== WHAT IS EXPECTED ==
Output a verbatim copy of the data, cut off after the line that contains "output for output".

== PROVIDED MATERIAL ==

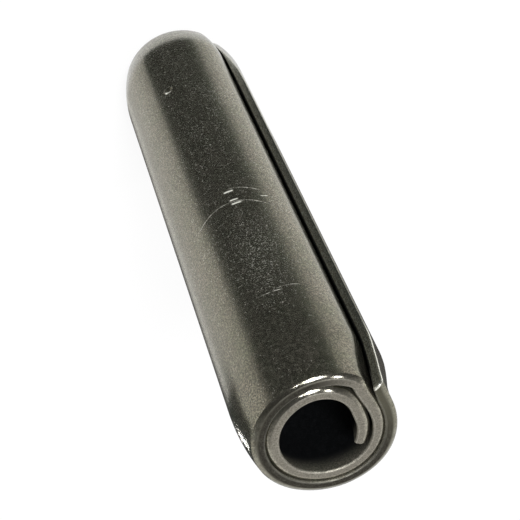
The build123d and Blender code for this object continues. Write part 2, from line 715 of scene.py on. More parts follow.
class Nodes:
    """A node tree that is filled in one call per node."""

    # A Mix node has sockets for each kind of data: these are the ones for colours.
    MIX_FACTOR, MIX_FIRST, MIX_SECOND, MIX_RESULT = 0, 6, 7, 2

    def __init__(self, tree: bpy.types.NodeTree) -> None:
        """Takes a tree, and empties it."""
        self.tree = tree
        tree.nodes.clear()

    def add(self, kind: str, inputs: Optional[dict[str | int, Value]] = None, **settings: Value
            ) -> bpy.types.Node:
        """Adds a node.

        Args:
            kind: the node's type name.
            inputs: for each input, by name or number, a socket to link or a value to set.
            settings: the node's own properties.

        Returns:
            The node.
        """
        node = self.tree.nodes.new(kind)
        for name, value in settings.items():
            setattr(node, name, value)
        for key, value in (inputs or {}).items():
            if isinstance(value, Socket):
                self.tree.links.new(value, node.inputs[key])
            else:
                node.inputs[key].default_value = value
        return node

    def group(self, tree: bpy.types.NodeTree, inputs: dict[str, Value]) -> dict[str, Socket]:
        """Places a node group with its own values, and gives its outputs by name."""
        node = self.add("ShaderNodeGroup", inputs, node_tree=tree)
        return {output.name: output for output in node.outputs}

    def math(self, operation: str, *values: Value, clamp: bool = False) -> Socket:
        """A Math node's result for one to three values."""
        return self.add("ShaderNodeMath", dict(enumerate(values)), operation=operation,
                        use_clamp=clamp).outputs[0]

    def times(self, first: Value, second: Value, clamp: bool = False) -> Socket:
        """The product of two values."""
        return self.math("MULTIPLY", first, second, clamp=clamp)

    def less(self, first: Value, second: Value, clamp: bool = False) -> Socket:
        """The first value less the second."""
        return self.math("SUBTRACT", first, second, clamp=clamp)

    def most(self, first: Value, second: Value) -> Socket:
        """The greater of two values."""
        return self.math("MAXIMUM", first, second)

    def raised(self, base: Value, value: Value, by: Value) -> Socket:
        """A base raised by a share of a value: value x by + base."""
        return self.math("MULTIPLY_ADD", value, by, base)

    def scaled(self, vector: Socket, by: tuple[float, float, float]) -> Socket:
        """A vector, with each of its numbers multiplied by its own factor."""
        return self.add("ShaderNodeVectorMath", {0: vector, 1: by}, operation="MULTIPLY").outputs[0]

    def split(self, vector: Socket) -> tuple[Socket, Socket, Socket]:
        """A vector's three numbers."""
        return tuple(self.add("ShaderNodeSeparateXYZ", {0: vector}).outputs)

    def faded(self, value: Socket, fade: Fade) -> Socket:
        """A value carried smoothly through a fade.

        Args:
            value: the value.
            fade: the fade, from start to end.

        Returns:
            The fade's low to high, held at its ends.
        """
        inputs = {"Value": value, "From Min": fade.start, "From Max": fade.end,
                  "To Min": fade.low, "To Max": fade.high}
        return self.add("ShaderNodeMapRange", inputs, interpolation_type="SMOOTHSTEP").outputs[0]

    def noise(self, vector: Socket, pattern: Pattern) -> Socket:
        """A noise pattern.

        Args:
            vector: coordinates in millimetres.
            pattern: the pattern.

        Returns:
            The noise, from 0 to 1, or the mask that the pattern's fade makes of it.
        """
        inputs = {"Vector": vector, "Scale": pattern.per_mm, "Detail": pattern.detail,
                  "Roughness": pattern.rough, "Distortion": pattern.distortion}
        noise = self.add("ShaderNodeTexNoise", inputs).outputs["Fac"]
        return self.faded(noise, pattern.fade) if pattern.fade else noise

    def mix(self, factor: Value, first: Socket | Colour, second: Socket | Colour) -> Socket:
        """Two colours mixed.

        Args:
            factor: 0 for all of the first one, and 1 for all of the second one.
            first: a socket or a plain colour.
            second: a socket or a plain colour.

        Returns:
            The colour between them.
        """
        sides = [side if isinstance(side, Socket) else (*side, 1.0) for side in (first, second)]
        inputs = {self.MIX_FACTOR: factor, self.MIX_FIRST: sides[0], self.MIX_SECOND: sides[1]}
        return self.add("ShaderNodeMix", inputs, data_type="RGBA").outputs[self.MIX_RESULT]

    def tinted(self, under: Socket | Colour, mask: Socket, share: float, colour: Colour) -> Socket:
        """A colour laid over what is under it, by a share of a mask."""
        return self.mix(self.times(mask, share), under, colour)

    def attribute(self, name: str, output: str = "Fac") -> Socket:
        """An output of one of the piece's own attributes."""
        return self.add("ShaderNodeAttribute", attribute_name=name).outputs[output]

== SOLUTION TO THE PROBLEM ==
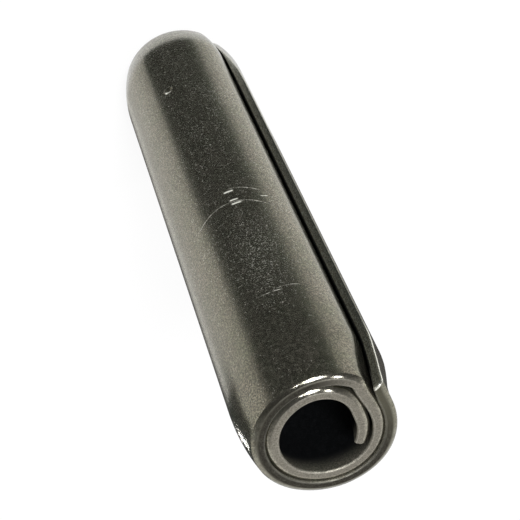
The build123d and Blender code for this object continues. Write part 2, from line 715 of scene.py on. More parts follow.
class Nodes:
    """A node tree that is filled in one call per node."""

    # A Mix node has sockets for each kind of data: these are the ones for colours.
    MIX_FACTOR, MIX_FIRST, MIX_SECOND, MIX_RESULT = 0, 6, 7, 2

    def __init__(self, tree: bpy.types.NodeTree) -> None:
        """Takes a tree, and empties it."""
        self.tree = tree
        tree.nodes.clear()

    def add(self, kind: str, inputs: Optional[dict[str | int, Value]] = None, **settings: Value
            ) -> bpy.types.Node:
        """Adds a node.

        Args:
            kind: the node's type name.
            inputs: for each input, by name or number, a socket to link or a value to set.
            settings: the node's own properties.

        Returns:
            The node.
        """
        node = self.tree.nodes.new(kind)
        for name, value in settings.items():
            setattr(node, name, value)
        for key, value in (inputs or {}).items():
            if isinstance(value, Socket):
                self.tree.links.new(value, node.inputs[key])
            else:
                node.inputs[key].default_value = value
        return node

    def group(self, tree: bpy.types.NodeTree, inputs: dict[str, Value]) -> dict[str, Socket]:
        """Places a node group with its own values, and gives its outputs by name."""
        node = self.add("ShaderNodeGroup", inputs, node_tree=tree)
        return {output.name: output for output in node.outputs}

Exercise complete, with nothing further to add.